Not conducting regular reviews
How can you be confident that you are making progress if you do not conduct regular reviews? It is important to frequently look at how far you have come, what is working well, what has gone wrong and how best to address challenges along the way. Some recommend quarterly reviews. The frequency is entirely up to you. If you have not been evaluating yourself regularly, let today be the starting point. The timing is appropriate as it marks the end of the first quarter of this year.
Also, set milestones. This will help you to see whether or not you are making progress. Remember, it takes a number of spoonfuls over time to fill a bowl.
As you inch towards achieving your goals, celebrate the successes and face the challenges head on.
Now, keep moving
Whatever happens, don’t be discouraged.
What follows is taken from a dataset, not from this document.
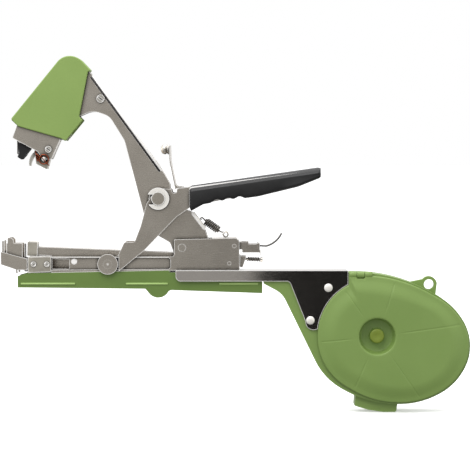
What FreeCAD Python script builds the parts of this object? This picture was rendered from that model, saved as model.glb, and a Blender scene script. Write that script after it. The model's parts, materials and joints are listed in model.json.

You may have lost three months, but you still have another nine and can make use of them. You’ll be amazed at what you can achieve once you set your mind to it.
Focus on your goals, adapt your action plan, build on the lessons learnt and keep moving. In some cases, your action plan may require a minor change like waking up 30 minutes earlier than usual so you can exercise, or adjusting your budget so you can invest in further studies, or dropping sodas from your diet so you can lose some weight. However, in other cases, major changes that affect the lives of other people might be required, such as a family relocation to another country. Whatever the case, remember that the human race has evaded extinction because of our ability to adapt to change. Make the necessary changes knowing that they may cause some discomfort, but will not kill you. Invest in your dreams and if you cannot afford it, there are also plenty of free online resources that can help you to set goals, develop an action plan etc.
This April Fools’ Day, don’t be the fool, make time for honest reflection and chart your course towards making the rest of this year more productive!